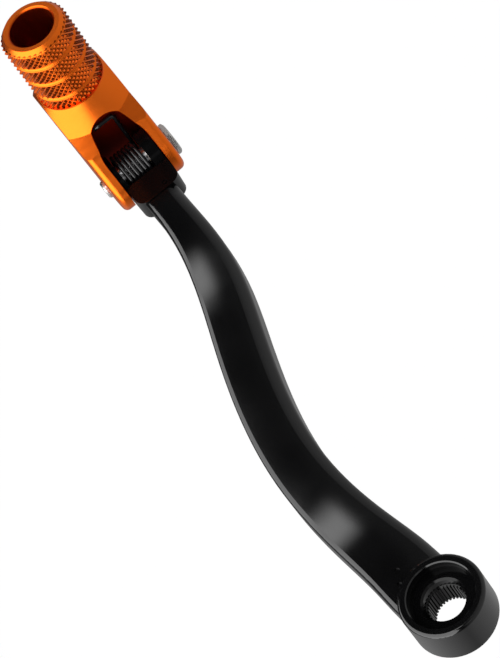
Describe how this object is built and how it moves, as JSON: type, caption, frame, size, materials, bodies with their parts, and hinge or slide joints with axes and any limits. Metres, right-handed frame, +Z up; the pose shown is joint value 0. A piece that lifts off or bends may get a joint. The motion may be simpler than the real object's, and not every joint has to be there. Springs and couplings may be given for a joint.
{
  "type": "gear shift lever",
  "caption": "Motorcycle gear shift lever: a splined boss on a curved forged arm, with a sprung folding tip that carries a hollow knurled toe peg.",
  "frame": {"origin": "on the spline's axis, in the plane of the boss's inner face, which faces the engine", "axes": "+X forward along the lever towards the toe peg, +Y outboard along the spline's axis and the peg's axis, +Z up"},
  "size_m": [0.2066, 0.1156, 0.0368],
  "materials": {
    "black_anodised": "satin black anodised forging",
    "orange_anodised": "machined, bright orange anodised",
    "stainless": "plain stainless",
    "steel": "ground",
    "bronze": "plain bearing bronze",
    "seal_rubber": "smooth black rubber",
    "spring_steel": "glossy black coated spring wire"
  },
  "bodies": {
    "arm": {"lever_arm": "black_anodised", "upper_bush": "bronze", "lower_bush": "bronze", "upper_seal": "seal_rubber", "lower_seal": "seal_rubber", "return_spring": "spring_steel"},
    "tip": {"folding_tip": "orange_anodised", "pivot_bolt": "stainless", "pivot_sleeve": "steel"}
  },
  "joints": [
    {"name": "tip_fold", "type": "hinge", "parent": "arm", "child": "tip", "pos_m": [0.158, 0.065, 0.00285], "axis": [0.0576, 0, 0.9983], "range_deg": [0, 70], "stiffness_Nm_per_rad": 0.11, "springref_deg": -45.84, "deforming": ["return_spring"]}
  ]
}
● ● ● ● ●
What is the number of lines in the data above that include the word "materials"? Answer with that number only.

§ **Answer**: 2